I'm suprised that anyone thinks that banks are going to follow their previous silly lending policies any time soon; therefore house prices will drop.
Robert, Hull,
Having tried to sell a flat this year I can only agree with G Galbraith. I could not sell my flat in 3 months 25% below peak values as it was ordinary. A place I looked at that was unusual went to closing in 1 week
S Brown, Aberdeen,
Laurence-'before the offer at another 10% less' - that's agreed but the point is not many are actually SELLING at those levels hence low vols! If buyers bid 80% less, with no trade, does that mean prices have fallen 80%?No.
Also, there must be reg. variations - rents in Crawley are 10% UP on 2007!
Robin, Hassocks,
Good to see the londoncentrics are out in force again. Most people live outside of London in this country and i can tell you that in the middle class town i live in prices are diving. Do you read the papers? We're going into a recession with unemployment rising etc. Soft landing? - dream on N,R & C
n hed, warwick, uk
Laurence, you are mixing up asking prices with selling prices. it's selling prices that count and these figures show on average they are barely down on last year. Sure there are big regional variations, but you house price crash fanatics always like to quote national averages!
phil, london,
Nick - In North London prices are 10% off last years - before the offer at another 10% less. Asking rents have gone down 10% since June because there are so many places to rent . Bank reports plan 30% off peak in London. That's even without destressed sellers. Can't imagine what it would be with.
Laurence, London,
What Nick says makes mathematical sense and also commonsense. What G Galbraith says makes mathematical sense but its nonsense.
Claire, London,
Nick, Camberley is largely correct. There will be some distressed sellers but many will wait or rent out (at higher rents let alone yields) than 2007. There will be some heavily discounted transactions but not that many - just very low volumes and a lot of hopeful buyers who can't get finance.
Robin, Hassocks,
Buy now while you can before they start going up, they wont fall any further and they're going to go up a lot!. OK, so you'll have to mortgage yourself for the next 40 years to get a 1-bed flat, but in two years time you'll need a 100-year mortgage! Buy now while you can or you'll be locked out!
Kirstie Bigbum, London,
I'm sure Mr Brown will find a way of keeping us up to the eye balls in debt. The UK economy survies on us selling over inflatetd houses to each other and spending the borrowed money. Boom and bust time!
steve, Leeds,
Only the people who have to sell are selling at the moment which is a small % that is why the house prices are holding up there is no volume so there is little change, the market will stagnate for a while but there will not be a large drop in prices.
nick, Camberley, UK
Stats produced from the same Goverment who says crime is falling!!!! Do they pluck these figures out of thin air?
mark, Leeds,
I concure with Patrick, and in addition, July 07 prices were heavily over inflatted. Also a government stat thats lagging todays reality which beforehand was based on an unrealistic asking price and the persuaded mind of a (brokered ) seller does not covince a buyer.
Toby, T Wells, England
only this govt. could claim a 0.3% yr on yr fall. It really does beggar belief.
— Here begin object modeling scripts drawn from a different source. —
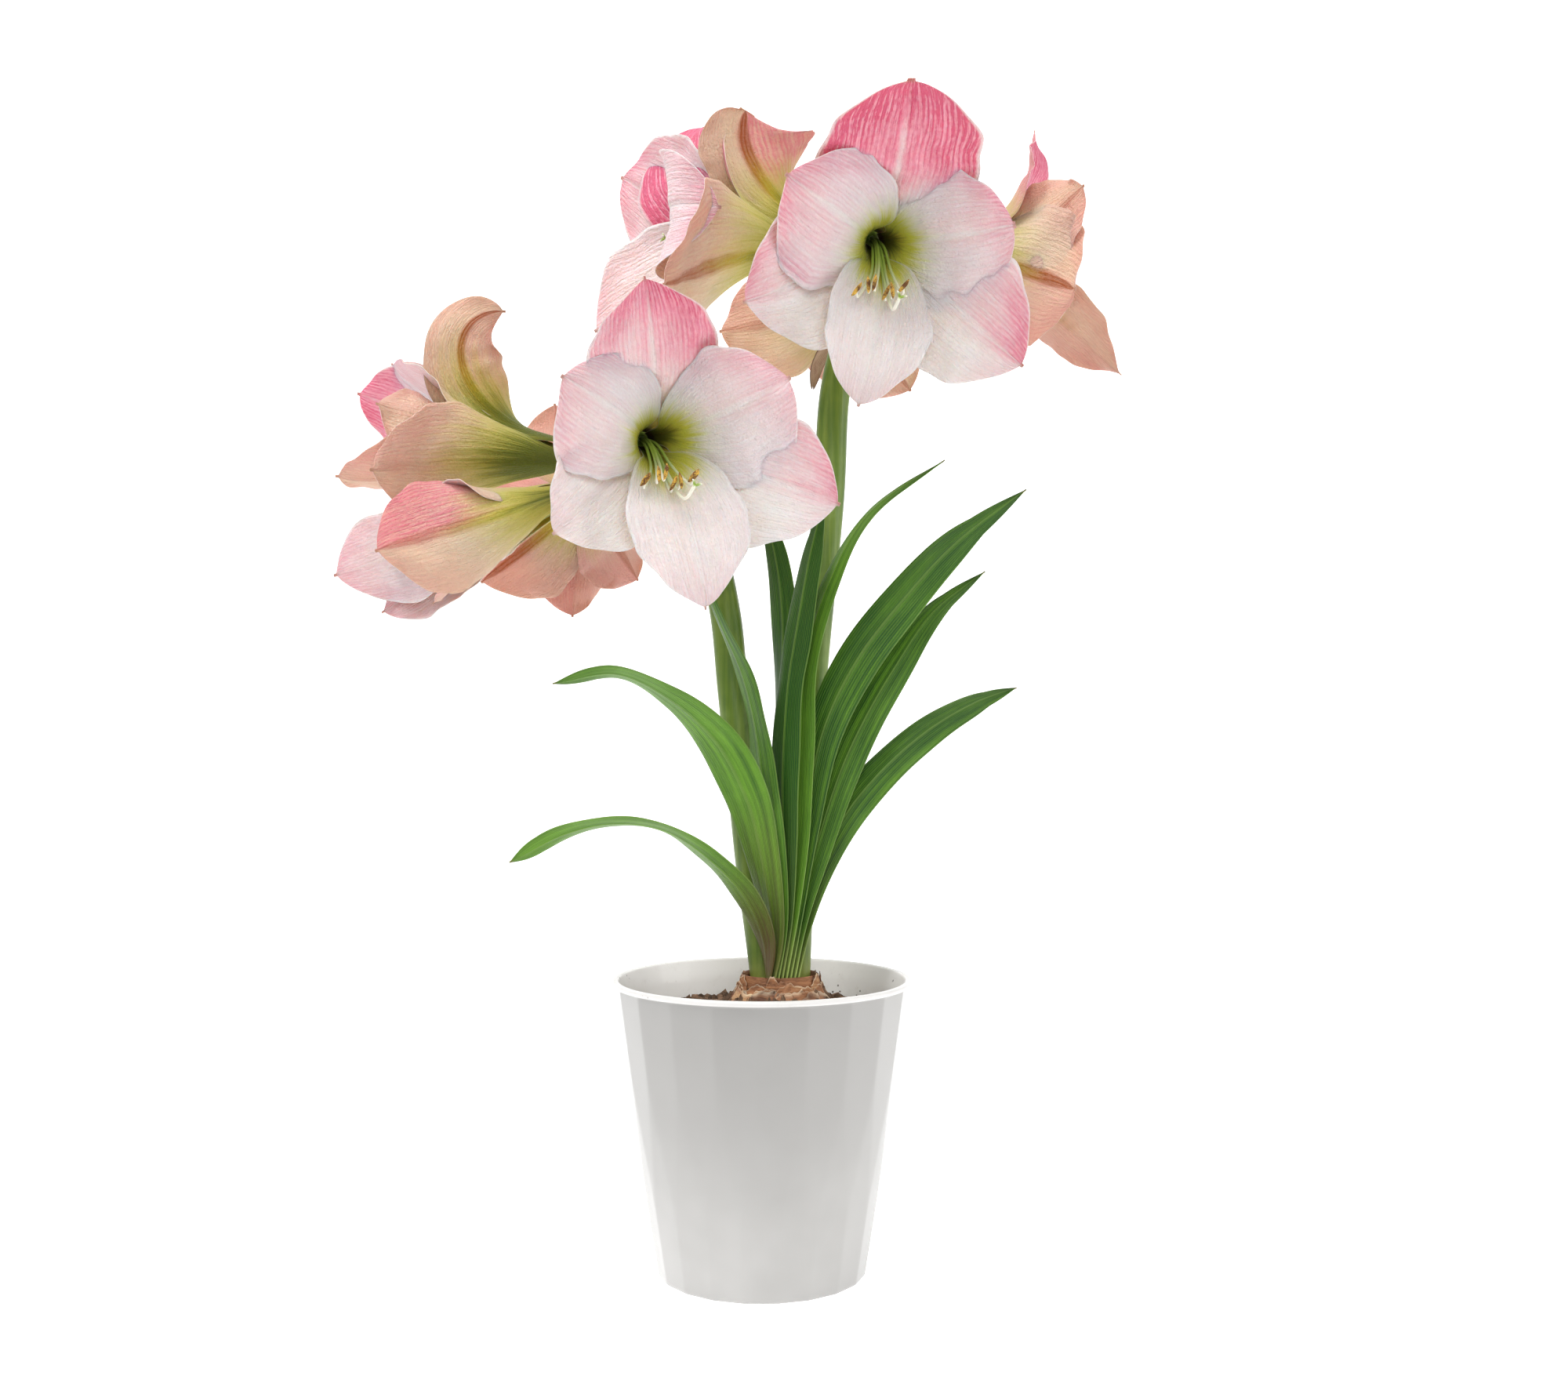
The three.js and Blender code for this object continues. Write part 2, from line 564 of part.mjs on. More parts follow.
// Grid of points over a tepal. Its midrib leaves the tube wall and bends outwards by the flare, and
// across it the blade is an arc that follows the tube near the throat and its own cup further out.
function tepalGrid(bloom, tepal, rows, cols) {
  const [turn, length, halfWidth, flare, options] = tepal;
  const { right, up, axis } = bloomFrame(bloom.faces);
  const drift = options.drift ?? [0, 0, 0];
  const twist = options.twist ?? [0, 0, 0];
  const skew = options.skew ?? 0;
  const cup = options.cup ?? EVEN_CUP;
  const [amp, cycles, phase] = options.wave ?? [2, 3, 0];
  const hold = options.hold ?? [0.18, 0.62];
  const outward = add(mul(right, Math.cos(rad(turn))), mul(up, Math.sin(rad(turn))));
  const across = sub(mul(up, Math.cos(rad(turn))), mul(right, Math.sin(rad(turn))));
  const fine = 24;
  const spine = [];
  let radius = TUBE_RADIUS + (options.inner ? -0.4 : 0.4);
  let rise = 0;
  let side = 0;
  for (let i = 0; i <= fine; i += 1) {
    if (i > 0) {
      const half = (k) => [rad(curve(flare, k)), rad(curve(drift, k))];
      const [f0, d0] = half((i - 1) / fine);
      const [f1, d1] = half(i / fine);
      const step = length / fine / 2;
      radius += step * (Math.sin(f0) * Math.cos(d0) + Math.sin(f1) * Math.cos(d1));
      rise += step * (Math.cos(f0) * Math.cos(d0) + Math.cos(f1) * Math.cos(d1));
      side += step * (Math.sin(d0) + Math.sin(d1));
    }
    const point = add(add(mul(outward, radius), mul(axis, rise)), mul(across, side));
    spine.push({ point: add(bloom.at, point), radius });
  }
  const grid = [];
  for (let i = 0; i <= rows; i += 1) {
    const s = 1 - (1 - i / rows) ** 1.15;
    const f = s * fine;
    const n = Math.min(fine - 1, Math.floor(f));
    const point = add(mul(spine[n].point, 1 - (f - n)), mul(spine[n + 1].point, f - n));
    const r = mix(spine[n].radius, spine[n + 1].radius, f - n);
    const m = Math.min(fine, n + 1);
    const tangent = unit(sub(spine[Math.min(fine, m + 1)].point, spine[Math.max(0, m - 1)].point));
    const flat = unit(sub(across, mul(tangent, dot(across, tangent))));
    const inward = cross(tangent, flat);
    const a = rad(curve(twist, s));
    const wide = add(mul(flat, Math.cos(a)), mul(inward, Math.sin(a)));
    const deep = sub(mul(inward, Math.cos(a)), mul(flat, Math.sin(a)));
    const outline = i === rows ? 0
      : Math.sin(Math.PI * s ** (options.neck ?? 1.6)) ** (options.point ?? 0.75);
    const blend = smooth(0.1, 0.34, s);
    const half = i === rows ? 0 : halfWidth * outline * blend + ((1.2 * Math.PI * r) / 6) * (1 - blend);
    const grown = smooth(hold[0], hold[1], s);
    const tubeBend = Math.cos(rad(curve(flare, s))) / r;
    let bend = mix(tubeBend, curve(cup, s) / (2 * halfWidth), grown);
    if (Math.abs(bend) < 1e-4) bend = 1e-4;
    const row = [];
    for (let j = 0; j <= cols; j += 1) {
      const v = (2 * j) / cols - 1;
      const d = (v + skew * v * v) * half;
      const ripple = amp * v * v * smooth(0.3, 0.75, s) * Math.min(1, half / 8)
        * Math.sin(2 * Math.PI * cycles * s + phase + Math.sign(v) * 1.7);
      const lift = (1 - Math.cos(bend * d)) / bend + ripple;
      row.push(add(point, add(mul(wide, Math.sin(bend * d) / bend), mul(deep, lift))));
    }
    grid.push(row);
  }
  return grid;
}

function bloomSolid(bloom, thickness) {
  let body = null;
  for (const tepal of bloom.tepals) {
    const solid = toManifold(blade(tepalGrid(bloom, tepal, bloom.rows ?? 5, 4), () => thickness));
    body = body ? body.add(solid) : solid;
  }
  return body;
}

// Six filaments and a style leave one small ring that stands on the ovary inside the tube, sag towards
// the lower tepals and turn up at their ends; each filament carries an anther lying across it.
function makeStamens(bloom) {
  const { right, up, axis } = bloomFrame(bloom.faces);
  const sag = bloom.sag ?? 1;
  const swing = bloom.swing ?? 0;
  const place = (u, v, w) => {
    const sideways = mul(right, u + swing * (w / 80) ** 2);
    return add(bloom.at, add(add(sideways, mul(up, v)), mul(axis, w)));
  };
  let body = toManifold(rod([place(0, 0, SEAT_GAP - MOUTH_GAP), place(0, 0, 3.2)], [2, 2], 5, 1));
  for (let i = 0; i < 6; i += 1) {
    const a = (2 * Math.PI * (i + 0.5)) / 6;
    const spread = Math.cos(a);
    const height = Math.sin(a);
    const reach = 68 + 5 * height;
    const path = [
      place(1.3 * spread, 1.3 * height, 2.4),
      place(2.6 * spread, -2 * sag + 1.6 * height, 24),
      place(4.5 * spread, -9 * sag + 2.5 * height, 48),
      place(7.5 * spread * sag, -15.5 * sag + 3 * height, reach),
      place(8 * spread * sag, -12 * sag + 3 * height, reach + 8),
    ];
    body = body.add(toManifold(rod(path, [0.85, 0.75, 0.7, 0.65, 0.5], 3, 3)));
    const tip = path[4];
    const lie = unit(add(up, mul(right, 0.3 + 0.5 * Math.cos(i * 1.9))));
    body = body.add(toManifold(spindle(tip, mul(lie, 3.4), 1.5)));
  }
  const style = [
    place(0, 0, 2.4), place(0, -3.5 * sag, 26), place(2, -12.5 * sag, 56), place(7, -19.5 * sag, 80),
    place(11, -14 * sag, 92),
  ];
  body = body.add(toManifold(rod(style, [0.9, 0.8, 0.75, 0.75, 1.5], 3, 4)));
  return wholeBody(body, 0.1);
}

// ---------------------------------------------------------------- leaves

// Each strap leaf: points of its midrib, widths and turns of the blade read along it. A turn of 0
// has the blade's width run from front to back, and 90 shows its full face to the front.
const LEAVES = {
  a: {
    path: [
      [3.9, -8.8, 153.5], [2.2, -13, 180], [-8, -19, 204], [-26, -21, 224], [-50, -24, 240], [-77, -27, 244],
      [-104, -30, 238], [-131, -34, 223],
    ],
    widths: [10.5, 15, 17, 18, 18, 17, 15, 7],
    turns: [0, 40, 50, 32, 20, 18, 34, 50],
  },
  b: {
    path: [
      [6, -9.4, 153], [7, -12.8, 187], [-2, -17, 236], [-10, -19, 262], [-24, -21, 287], [-46, -24, 308],
      [-76, -27, 322], [-109, -30, 316],
    ],
    widths: [10.5, 15, 21, 25, 25, 20, 14, 5],
    turns: [0, 40, 75, 70, 60, 35, 28, 40],
  },
  c: {
    path: [
      [8.1, -9.6, 153], [9.7, -12, 190], [6, -14, 232], [1.5, -14, 266], [-2.5, -13, 295], [-9.5, -12, 322],
      [-22, -12, 350], [-34, -14, 380],
    ],
    widths: [10.5, 14, 17, 19, 18, 16, 11, 3],
    turns: [0, 36, 50, 42, 34, 30, 26, 30],
  },
  d: {
    path: [
      [9.5, 6, 152.6], [10.5, 7, 202], [11, 8, 239], [12, 10, 277], [12, 13, 315], [12, 16, 353],
      [7, 18, 390], [-5, 20, 424],
    ],
    widths: [9, 12, 15, 18, 18, 18, 14, 3],
    turns: [0, 5, 10, 20, 35, 50, 55, 55],
  },
  e: {
    path: [
      [10.2, -9.6, 153], [12.3, -12, 192], [12.5, -13.5, 234], [12.5, -14, 270], [15, -15, 312],
      [20, -16, 345], [27, -16, 385], [33, -16, 413],
    ],
    widths: [10.5, 14, 18, 20, 20, 20, 17, 3],
    turns: [0, 36, 45, 45, 42, 42, 40, 40],
  },
  f: {
    path: [
      [12.3, -9.6, 153], [15.5, -11.5, 195], [19, -12, 236], [21, -13, 280], [24, -15, 326], [36.5, -18, 369],
      [58, -22, 406], [96, -27, 433],
    ],
    widths: [10.5, 14, 17, 18, 16, 13, 10, 3],
    turns: [0, 38, 48, 48, 45, 40, 30, 25],
  },
  g: {
    path: [
      [14.4, -9.6, 153], [17.8, -10.4, 195], [24, -10, 243], [33, -11, 290], [51, -13, 328], [76, -16, 361],
      [104, -20, 391], [139, -24, 418],
    ],
    widths: [10.5, 13, 17, 21, 24, 22, 17, 3],
    turns: [0, 42, 60, 70, 76, 78, 75, 70],
  },
  h: {
    path: [
      [16.5, -9.6, 153], [19.8, -9, 190], [29.5, -7.5, 228], [41.5, -6.5, 266], [55, -6, 296],
      [72.5, -6, 326], [92, -7, 354], [119, -9, 376],
    ],
    widths: [10.5, 13, 17, 20, 20, 18, 13, 3],
    turns: [0, 45, 66, 72, 72, 70, 65, 60],
  },
  i: {
    path: [
      [18.2, -9.2, 153], [21.6, -7, 186], [31, -5, 218], [47, -3, 248], [68, -2, 272], [90.5, -2, 291],
      [114, -4, 305], [136, -8, 314],
    ],
    widths: [10.5, 13, 17, 20, 20, 18, 14, 3],
    turns: [0, 45, 66, 70, 66, 60, 55, 50],
  },
};

function makeLeaf(leaf) {
  const rows = 14;
  const cols = 2;
  const grid = [];
  for (let i = 0; i <= rows; i += 1) {
    const t = i / rows;
    const centre = pathPoint(leaf.path, t);
    const tangent = pathTangent(leaf.path, t);
    const back = unit(sub([0, 1, 0], mul(tangent, tangent[1])));
    const side = cross(tangent, back);
    const a = rad(curve(leaf.turns, t));
    const wide = add(mul(back, Math.cos(a)), mul(side, Math.sin(a)));
    const deep = sub(mul(side, Math.cos(a)), mul(back, Math.sin(a)));
    const half = i === rows ? 0 : curve(leaf.widths, t) / 2;
    const row = [];
    for (let j = 0; j <= cols; j += 1) {
      const v = (2 * j) / cols - 1;
      row.push(add(centre, add(mul(wide, v * half), mul(deep, 0.12 * half * (1 - v * v)))));
    }
    grid.push(row);
  }
  return wholeBody(toManifold(blade(grid, (t) => mix(LEAF_THICKNESS, 0.8, t))));
}

// ---------------------------------------------------------------- spathe bracts

const BRACTS = {
  left_1: { from: [-46.3, 12.5, 417.1], out: [0.1, -0.9, -0.4], length: 46 },
  left_2: { from: [-45.1, 31.1, 418.7], out: [0.5, 0.8, -0.3], length: 50 },
  right_1: { from: [39, 22.4, 506.6], out: [-0.5, 0.8, -0.3], length: 34 },
  right_2: { from: [52.5, 21.6, 504.1], out: [0.5, 0.8, -0.4], length: 34 },
};

function makeBract({ from, out, length }) {
  const rows = 6;
  const cols = 2;
  const lead = unit(out);
  const wide = unit(cross(lead, [0, 0, 1]));
  const grid = [];
  for (let i = 0; i <= rows; i += 1) {
    const t = i / rows;
    const drop = [0, 0, -0.5 * length * t * t];
    const centre = add(from, add(mul(lead, length * t * (1 - 0.35 * t)), drop));
    const half = i === rows ? 0 : 6.5 * (1 - t) ** 0.6 * (0.6 + 0.9 * t);
    const row = [];
    for (let j = 0; j <= cols; j += 1) {
      const v = (2 * j) / cols - 1;
      row.push(add(centre, add(mul(wide, v * half), [0, 0, -1.6 * v * v])));
    }
    grid.push(row);
  }
  return wholeBody(toManifold(blade(grid, () => 0.8)));
}

// ---------------------------------------------------------------- assembly

const group = new THREE.Group();

function place(name, geometry, color, roughness) {
  const material = new THREE.MeshStandardMaterial({ color, roughness, metalness: 0 });
  const mesh = new THREE.Mesh(geometry, material);
  mesh.name = name;
  group.add(mesh);
}

place('pot', makePot(), 0xe8e6e2, 0.25);
place('soil', makeSoil(), 0x2f231b, 0.95);
place('bulb', makeBulb(), 0x8a5a33, 0.7);
for (const side of Object.keys(STALKS)) {
  place(`stalk_${side}`, makeStalk(side), 0x5f7f3a, 0.5);
}
for (const [name, bloom] of Object.entries(BLOOMS)) {
  place(`bloom_${name}`, wholeBody(bloomSolid(bloom, TEPAL_THICKNESS), 0.1), 0xf3dcd8, 0.55);
  place(`stamens_${name}`, makeStamens(bloom), 0xe9e6c4, 0.5);
}
for (const [name, leaf] of Object.entries(LEAVES)) {
  place(`leaf_${name}`, makeLeaf(leaf), 0x3c6b34, 0.5);
}
for (const [name, bract] of Object.entries(BRACTS)) {
  place(`bract_${name}`, makeBract(bract), 0xb39a78, 0.8);
}

export default group;
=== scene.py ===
"""Amaryllis in a pot: the looks of each piece, built round the packed solids.

Sizes inside the formulas are millimetres, in the part's own frame (+Z up, front faces -Y), and become
metres when a mesh is made. Every new piece is a grid of two parameters worked out as whole arrays.
"""

import math

import bpy
import numpy as np
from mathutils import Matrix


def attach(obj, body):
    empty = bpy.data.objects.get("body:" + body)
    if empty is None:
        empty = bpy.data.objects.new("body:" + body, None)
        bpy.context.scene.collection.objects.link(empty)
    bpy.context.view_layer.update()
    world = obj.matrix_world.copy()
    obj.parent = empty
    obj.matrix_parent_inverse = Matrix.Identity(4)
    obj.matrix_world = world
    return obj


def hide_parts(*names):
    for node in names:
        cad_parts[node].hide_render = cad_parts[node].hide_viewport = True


bl_info = {
    "name": "Potted Amaryllis",
    "version": (1, 0, 0),
    "blender": (4, 5, 0),
    "location": "View3D > Sidebar > Amaryllis",
    "description": "Builds the blooms, leaves, stalks, bulb, soil, pot and stage of an amaryllis",
    "category": "Add Mesh",
}

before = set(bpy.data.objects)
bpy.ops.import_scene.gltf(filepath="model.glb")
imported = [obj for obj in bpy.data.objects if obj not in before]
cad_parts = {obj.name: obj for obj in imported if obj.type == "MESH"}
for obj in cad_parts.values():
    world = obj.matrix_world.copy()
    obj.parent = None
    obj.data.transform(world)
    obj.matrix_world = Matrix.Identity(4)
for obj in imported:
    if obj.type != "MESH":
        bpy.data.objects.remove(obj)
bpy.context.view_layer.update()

MM = 0.001

# ---------------------------------------------------------------- driving dimensions

POT_HEIGHT = 158.0
POT_SIDES = 20
RIM_RADIUS = 80.5
RIM_HEIGHT = 2.0
RIM_INNER_RADIUS = 76.8
TIER_CROSS_HEIGHT = 72.0
TIER_CROSS_APOTHEM = 66.4
UPPER_TIER_SLOPE = 0.135
LOWER_TIER_SLOPE = 0.16
WALL_INNER_TOP = 75.4
WALL_INNER_FOOT = 53.0
FLOOR_THICKNESS = 4.0
HUB_RADIUS = 20.0
CLEARANCE = 0.6
BULB_X = 9.5
NECK_TOP = 161.0
NECK_WIDE = 21.0
NECK_DEEP = 19.1
PIT_FLOOR = 152.0
TUBE_RADIUS = 4.5
MOUTH_GAP = 0.4
OVARY_LENGTH = 15.0
HOOK_SHARE = 0.011
THROAT_OVERLAP = 1.45
SPINE_STEPS = 240
FILAMENTS = 6
FILAMENT_REACH = 68.0
SOIL_LEVEL = 136.0
SOIL_AT_WALL = 134.0
HEAP_HEIGHT = 16.0
BULB_FOOT = 78.0
TURN = 2 * math.pi

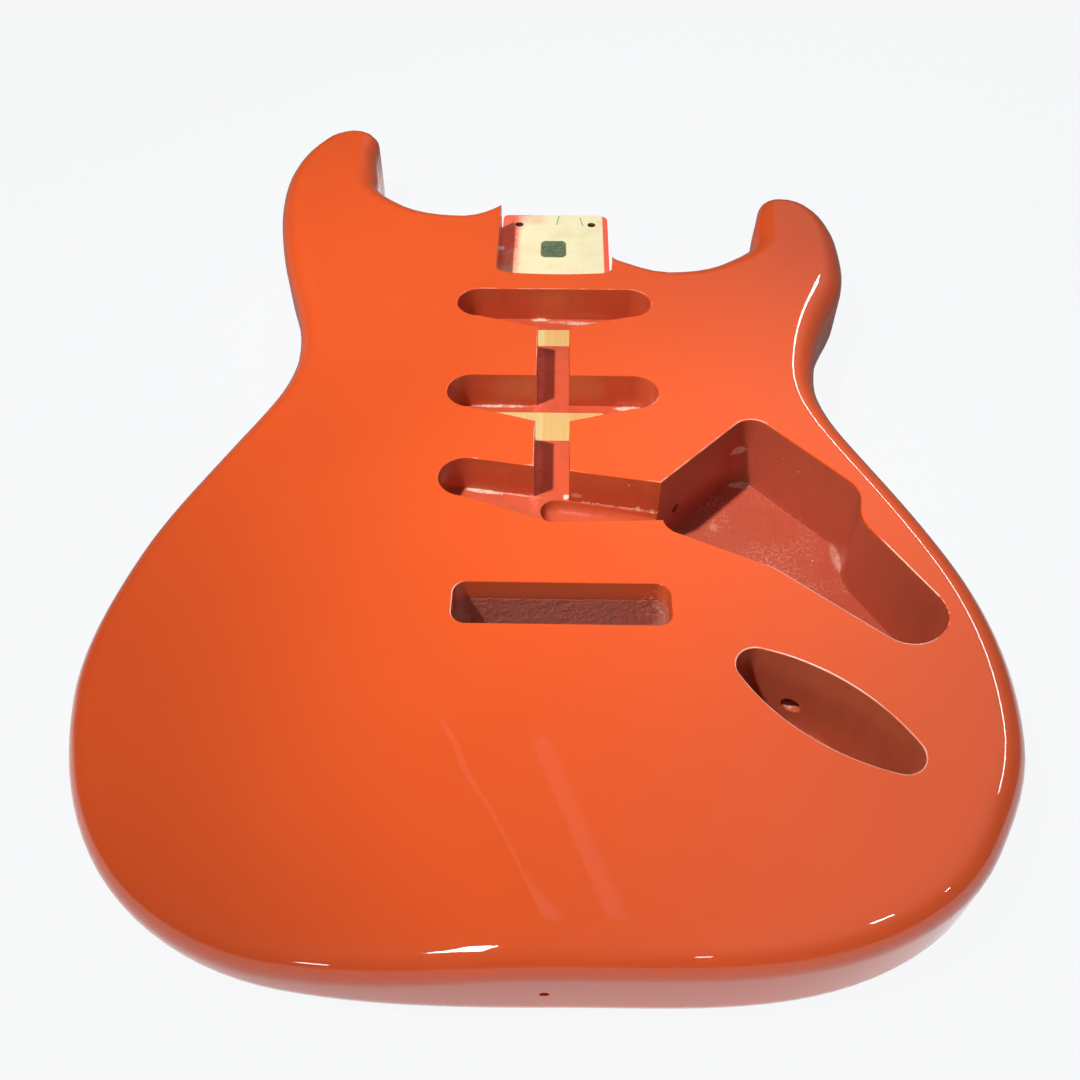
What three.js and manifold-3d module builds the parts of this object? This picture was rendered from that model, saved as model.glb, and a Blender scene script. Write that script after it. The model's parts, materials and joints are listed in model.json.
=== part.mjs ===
// Bare body of a double-cutaway electric guitar: three glued boards with every cavity routed.
// Millimetres. X runs to the treble side, Y to the neck, Z out of the front face.
// The origin is on the back face, on the centre line, under the end wall of the neck pocket.
import * as THREE from "three";
import { mergeVertices } from "three/addons/utils/BufferGeometryUtils.js";
import Module from "manifold-3d";

const wasm = await Module();
wasm.setup();

// Body blank
const BODY_WIDTH = 324;
const BODY_LENGTH = 467;
const BODY_THICKNESS = 44.45;
const EDGE_RADIUS = 12.7;
const HEEL_EDGE_RADIUS = 1.5;
const OUTLINE_STEP = 6.5;
const LEAST_STEPS = 4;
const STRAIGHT_ALLOWANCE = 0.001;
const WELD_DISTANCE = 0.0001;
const CENTRE_BOARD_WIDTH = 110;

// Neck pocket and the four screws of the neck joint
const POCKET_WIDTH = 56;
const POCKET_LENGTH = 78;
const POCKET_DEPTH = 15.9;
const POCKET_END_BOW = 2.2;
const POCKET_CORNER_RADIUS = 6;
const BASS_HEEL_CORNER_RADIUS = 3;
const TREBLE_HEEL_CORNER_RADIUS = 5;
const HEEL_SIDE_STEP = 0.4;
const BASS_HEEL_FOOT = 68;
const BASS_FOOT_TURN = { out: 1.75, down: 4.44 };
const TREBLE_HEEL_FOOT = 20;
const TREBLE_FOOT_TURN = { out: 3.18, down: 4.92 };
const NECK_SCREW_DIAMETER = 4.4;
const NECK_SCREW_ACROSS = 38.1;
const NECK_SCREW_ALONG = 50.8;
const NECK_SCREW_FROM_FRONT = 9.2;

// Pickup cavities
const PICKUP_LENGTH = 88.9;
const PICKUP_WIDTH = 20.8;
const PICKUP_DEPTH = 17.2;
const NECK_PICKUP_FROM_POCKET = 22.7;
const NECK_TO_MIDDLE_PICKUP = 62.7;
const MIDDLE_TO_BRIDGE_PICKUP = 57.15;
const BRIDGE_PICKUP_ANGLE = 9.6;
const CHANNEL_WIDTH = 14;
const FLARE_DEPTH = 8.3;
const BRIDGE_FLARE_DEPTH = 7.4;
const BRIDGE_FLARE_RISE = 1.9;

// Wiring groove in the floor of the bridge pickup cavity
const GROOVE_RADIUS = 6.35;
const GROOVE_START = 1.9;
const GROOVE_FROM_WALL = 0.4;
const GROOVE_LENGTH = 46;

// Control cavity
const CONTROL_DEPTH = 37;
const CONTROL_LENGTH = 134;
const CONTROL_ACROSS = 42;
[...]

My friend works in a nationwide estate agents offfice and most offices work on a 25% discount off mid July 07price if seller really wants a sale- but really ,no one is buying.
their jobs are going faster than houses!
mike, gloucester, uk
Do these stats take into account the 10-15% below asking price offers? Thats whats really going on. Sellers are still stubourn and marketing at last years price. To sell the average home these days requires the seller to accept way below that and they know it - i did.
Patrick, London,
A 10-12% fall at asking price point does not reveal real decline or fall at completion. Add another 15% and already the market value at sale point is dow to 20025% and falling so the artical scratches at the surface.
Nick, Parma,
"However, experts point out that the DCLG provides lagging evidence on house prices as it calculates its index at the time when mortgages are completed."
So it's probably the MOST accurate then (together with Land Registry and FT figures).
phil, london,
Banks don't want to go bankrupt. Valuing house at realistic levels would put them out of business or up for Nationalisation.
Artificial valuations and data manipulation are the only defence they have left.
Tony, Belfast,
Are these statistics based on transaction prices? If that is the case, I would argue that these stats are not very meaningful.
If the *value* of every single property in the UK dropped by 20%, but only higher-end properties are selling, the stats may show an increase in prices!